INFORMATION PROVIDED -
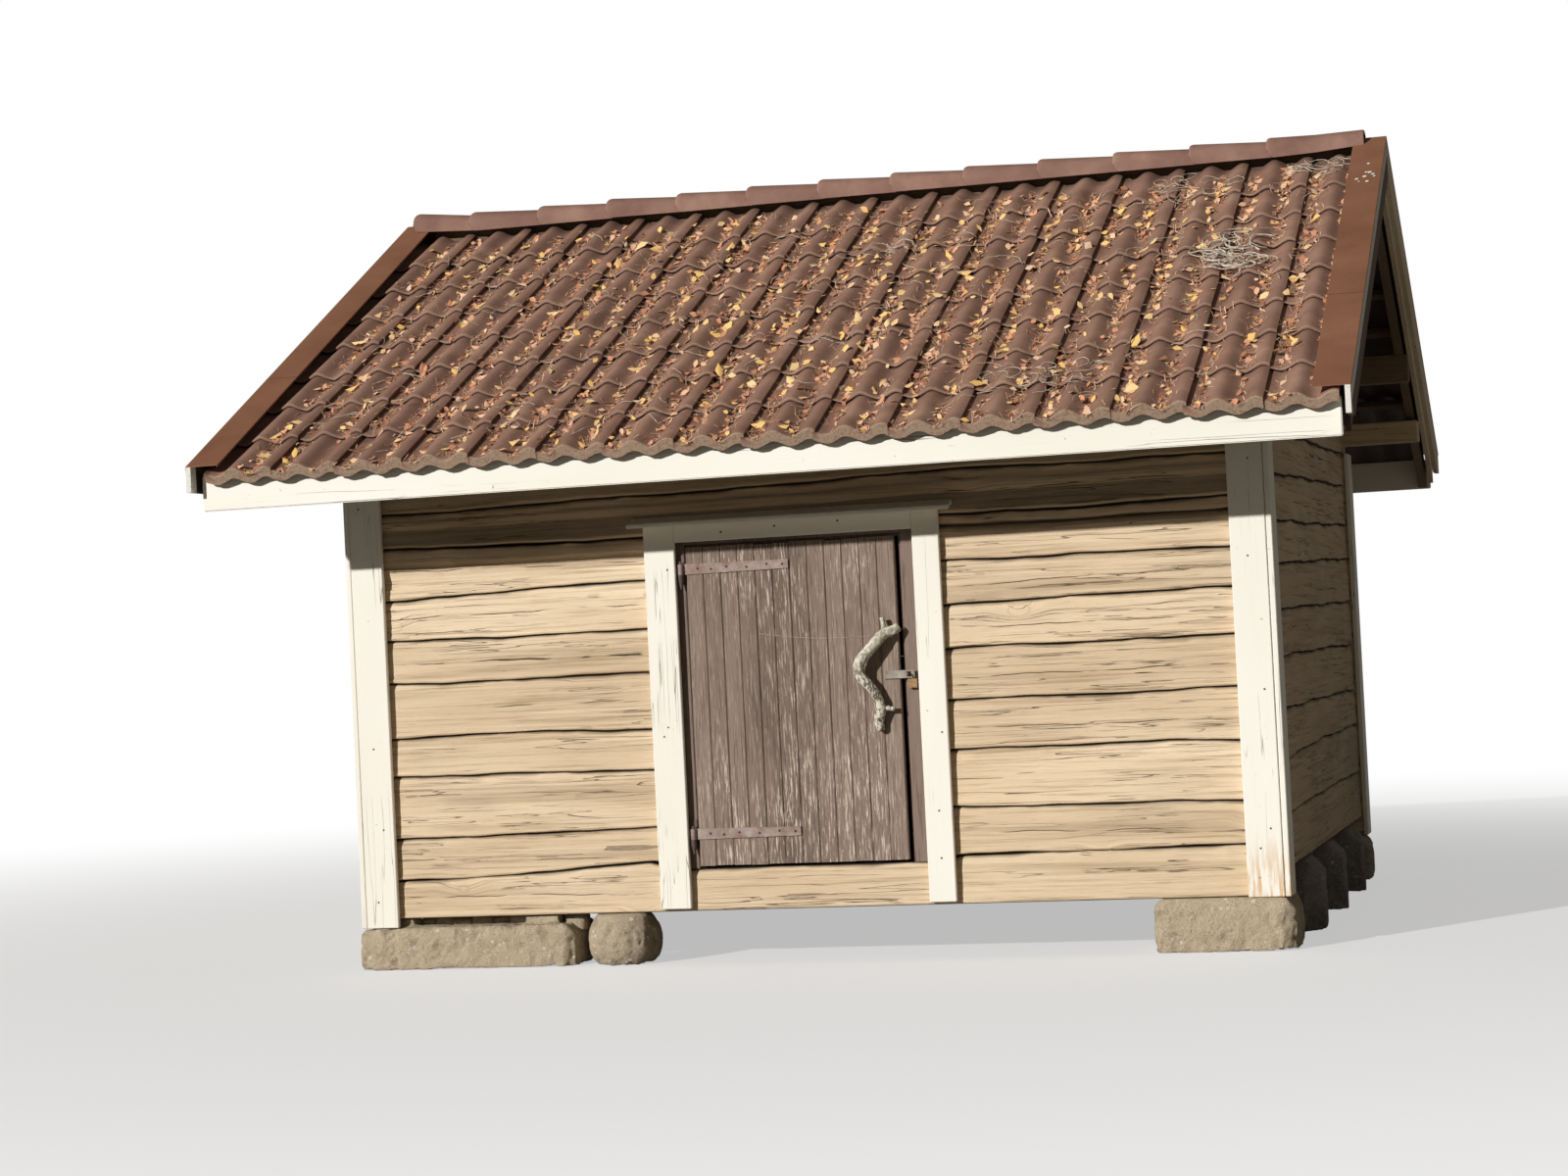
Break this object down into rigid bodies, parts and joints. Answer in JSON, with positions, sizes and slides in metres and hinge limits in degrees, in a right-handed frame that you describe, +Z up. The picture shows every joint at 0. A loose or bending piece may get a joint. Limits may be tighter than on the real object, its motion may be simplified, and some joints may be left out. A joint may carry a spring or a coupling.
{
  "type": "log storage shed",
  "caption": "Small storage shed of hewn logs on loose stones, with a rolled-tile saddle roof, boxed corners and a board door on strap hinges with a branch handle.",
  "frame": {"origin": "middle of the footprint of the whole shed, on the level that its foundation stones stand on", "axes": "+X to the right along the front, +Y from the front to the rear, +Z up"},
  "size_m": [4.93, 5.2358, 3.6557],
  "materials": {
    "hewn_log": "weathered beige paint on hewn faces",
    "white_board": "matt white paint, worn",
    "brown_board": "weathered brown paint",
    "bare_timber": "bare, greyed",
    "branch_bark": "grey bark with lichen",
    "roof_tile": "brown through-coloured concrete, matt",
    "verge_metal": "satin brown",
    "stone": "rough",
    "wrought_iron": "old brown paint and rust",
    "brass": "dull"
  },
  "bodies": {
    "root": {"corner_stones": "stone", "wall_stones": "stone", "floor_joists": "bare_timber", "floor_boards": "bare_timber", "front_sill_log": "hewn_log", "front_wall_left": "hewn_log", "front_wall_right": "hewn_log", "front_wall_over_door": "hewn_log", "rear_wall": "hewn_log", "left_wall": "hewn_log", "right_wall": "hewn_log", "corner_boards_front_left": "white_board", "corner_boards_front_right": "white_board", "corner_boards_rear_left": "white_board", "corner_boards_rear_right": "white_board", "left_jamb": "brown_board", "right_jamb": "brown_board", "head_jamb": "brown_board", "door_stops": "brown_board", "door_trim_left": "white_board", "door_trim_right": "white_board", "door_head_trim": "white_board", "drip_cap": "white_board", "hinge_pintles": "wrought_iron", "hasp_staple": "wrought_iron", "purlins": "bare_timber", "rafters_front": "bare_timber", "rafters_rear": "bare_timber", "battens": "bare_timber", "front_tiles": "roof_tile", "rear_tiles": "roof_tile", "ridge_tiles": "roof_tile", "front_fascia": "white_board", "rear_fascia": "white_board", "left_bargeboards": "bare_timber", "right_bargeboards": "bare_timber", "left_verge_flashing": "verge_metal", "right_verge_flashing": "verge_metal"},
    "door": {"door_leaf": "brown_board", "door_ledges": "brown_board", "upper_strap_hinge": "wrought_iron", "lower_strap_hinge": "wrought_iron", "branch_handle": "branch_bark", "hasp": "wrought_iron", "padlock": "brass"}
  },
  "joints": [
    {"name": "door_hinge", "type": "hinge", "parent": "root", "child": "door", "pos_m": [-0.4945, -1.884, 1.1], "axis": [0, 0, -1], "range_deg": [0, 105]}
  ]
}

BRIEF - Exactly reproduce every line of the data above.

WRITTEN ANSWER -
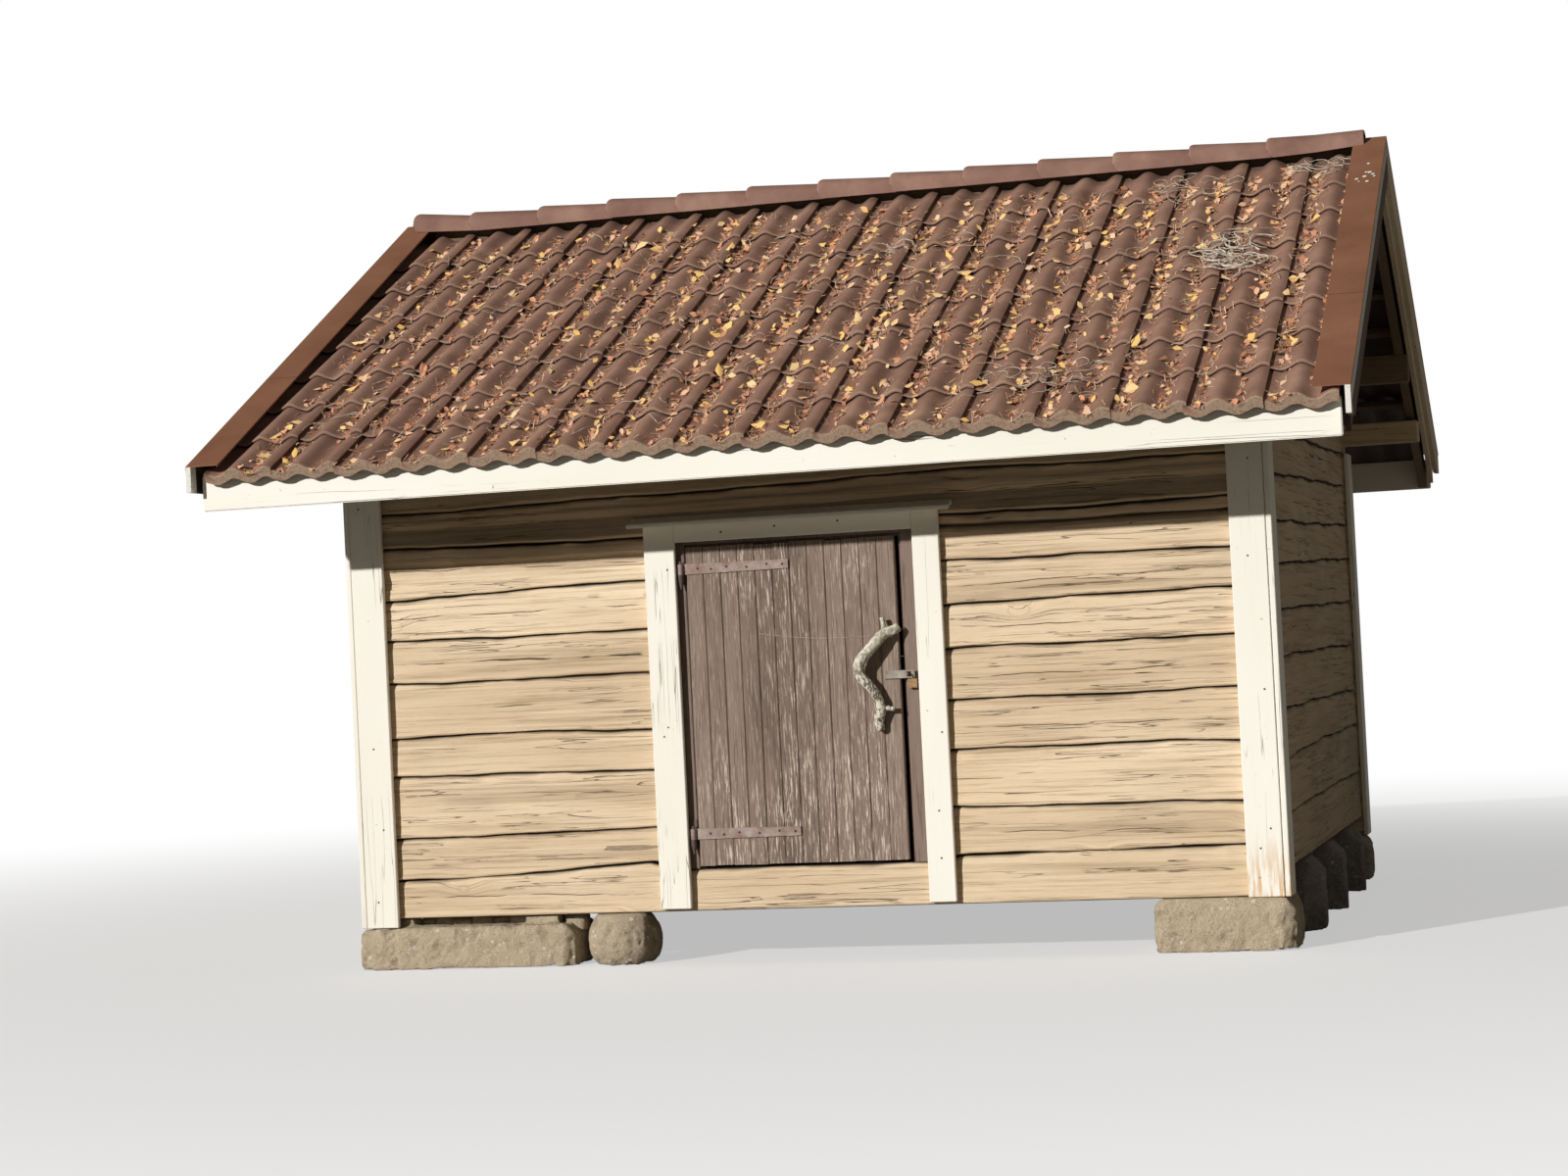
Break this object down into rigid bodies, parts and joints. Answer in JSON, with positions, sizes and slides in metres and hinge limits in degrees, in a right-handed frame that you describe, +Z up. The picture shows every joint at 0. A loose or bending piece may get a joint. Limits may be tighter than on the real object, its motion may be simplified, and some joints may be left out. A joint may carry a spring or a coupling.
{
  "type": "log storage shed",
  "caption": "Small storage shed of hewn logs on loose stones, with a rolled-tile saddle roof, boxed corners and a board door on strap hinges with a branch handle.",
  "frame": {"origin": "middle of the footprint of the whole shed, on the level that its foundation stones stand on", "axes": "+X to the right along the front, +Y from the front to the rear, +Z up"},
  "size_m": [4.93, 5.2358, 3.6557],
  "materials": {
    "hewn_log": "weathered beige paint on hewn faces",
    "white_board": "matt white paint, worn",
    "brown_board": "weathered brown paint",
    "bare_timber": "bare, greyed",
    "branch_bark": "grey bark with lichen",
    "roof_tile": "brown through-coloured concrete, matt",
    "verge_metal": "satin brown",
    "stone": "rough",
    "wrought_iron": "old brown paint and rust",
    "brass": "dull"
  },
  "bodies": {
    "root": {"corner_stones": "stone", "wall_stones": "stone", "floor_joists": "bare_timber", "floor_boards": "bare_timber", "front_sill_log": "hewn_log", "front_wall_left": "hewn_log", "front_wall_right": "hewn_log", "front_wall_over_door": "hewn_log", "rear_wall": "hewn_log", "left_wall": "hewn_log", "right_wall": "hewn_log", "corner_boards_front_left": "white_board", "corner_boards_front_right": "white_board", "corner_boards_rear_left": "white_board", "corner_boards_rear_right": "white_board", "left_jamb": "brown_board", "right_jamb": "brown_board", "head_jamb": "brown_board", "door_stops": "brown_board", "door_trim_left": "white_board", "door_trim_right": "white_board", "door_head_trim": "white_board", "drip_cap": "white_board", "hinge_pintles": "wrought_iron", "hasp_staple": "wrought_iron", "purlins": "bare_timber", "rafters_front": "bare_timber", "rafters_rear": "bare_timber", "battens": "bare_timber", "front_tiles": "roof_tile", "rear_tiles": "roof_tile", "ridge_tiles": "roof_tile", "front_fascia": "white_board", "rear_fascia": "white_board", "left_bargeboards": "bare_timber", "right_bargeboards": "bare_timber", "left_verge_flashing": "verge_metal", "right_verge_flashing": "verge_metal"},
    "door": {"door_leaf": "brown_board", "door_ledges": "brown_board", "upper_strap_hinge": "wrought_iron", "lower_strap_hinge": "wrought_iron", "branch_handle": "branch_bark", "hasp": "wrought_iron", "padlock": "brass"}
  },
  "joints": [
    {"name": "door_hinge", "type": "hinge", "parent": "root", "child": "door", "pos_m": [-0.4945, -1.884, 1.1], "axis": [0, 0, -1], "range_deg": [0, 105]}
  ]
}